L’année 2018 a vu plusieurs entreprises européennes dépassées par des acteurs extérieurs au vieux continent, souvent beaucoup plus jeunes qu’elles. Certaines de ces inversions hiérarchiques sont emblématiques et méritent qu’on s’y arrête. Peut-on en comprendre les raisons, et essayer d’imaginer comment renverser cette tendance ? Voir une entreprise européenne disrupter un géant américain ou chinois doit-il rester un fantasme ?
Commençons par Netflix, qui vient de montrer qu’il avait fait mieux en 4 ans en France que Canal+ en 34 ans. En effet, avec plus de 5 millions d’abonnés en 2018, la plateforme de streaming arrivée en France en 2014 a dépassé l’année dernière les 4,73 millions d’abonnés de Canal+ né en 1984. Au-delà du seuil fatidique, les évolutions des bases d’abonnés français des deux groupes font réfléchir : +42,8% pour l’Américain et -4,45% pour le Français.
Il n’est plus temps d’invoquer « l’exception de l’audiovisuel français » ou « l’indigence de l’offre américaine ». Ces arguments, avancés probablement de bonne foi, servaient de prétexte pour ne pas remettre en cause la fascination exercée par le succès de ce business. Les grincheux diront que l’un de ses piliers était… la location de décodeur, singulièrement obsolète dans un écosystème de type OTT (« Over The Top »).
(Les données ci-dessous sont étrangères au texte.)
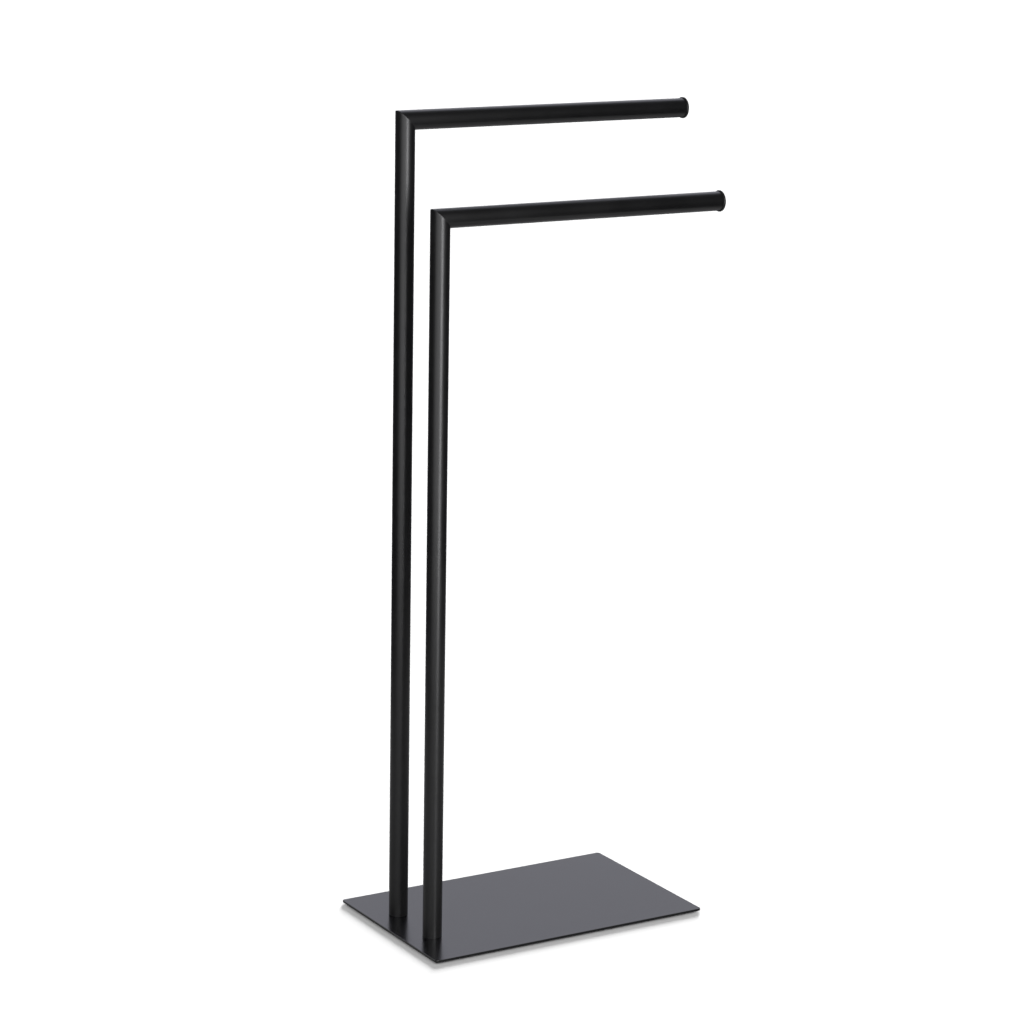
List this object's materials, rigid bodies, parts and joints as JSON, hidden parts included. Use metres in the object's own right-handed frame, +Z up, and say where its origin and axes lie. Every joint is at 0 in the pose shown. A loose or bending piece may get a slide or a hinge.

Les lucides reconnaîtront que la télévision payante s’est développée en France au sein d’une réglementation complexe visant à ménager l’ensemble des acteurs existants, figeant ainsi des équilibres pendant plusieurs décennies. Les innovations récentes n’y trouvant plus leur place démarrent donc ailleurs, pour arriver sur notre marché une fois suffisamment matures pour s’imposer.
Bien sûr, Canal + continue de dégager beaucoup de revenus pour chacun de ses abonnés. Et le groupe va aussi les chercher via d’autres offres comme le replay ou le bouquet de chaînes thématiques, ainsi qu’à l’international. La comparaison globale pour 2018 ressort cependant ainsi : 16 millions d’abonnés toutes offres confondues dans le monde pour le groupe Canal contre près de 9 fois plus, 140 millions, pour l’offre de Netflix. L’américain constate un chiffre d’affaire 3 fois supérieur au français, et un résultat opérationnel presque 5 fois supérieur. Si l’ARPU (revenu moyen par utilisateur) reste un indicateur majeur, le montant des coûts fixes et le marché disponible pour les amortir donnent plus que jamais les clés de la rentabilité donc de la compétitivité. Ne dépenser que sur le cœur de la promesse client (les contenus), utiliser les technologies de distribution standardisées, se faire aider par des algorithmes pour maximiser la pertinence des investissements et proposer un accès dans 190 pays font de Netflix une machine difficile à concurrencer, sinon par Amazon Prime, Apple et quelques autres entreprises … qui échappent à la réglementation française.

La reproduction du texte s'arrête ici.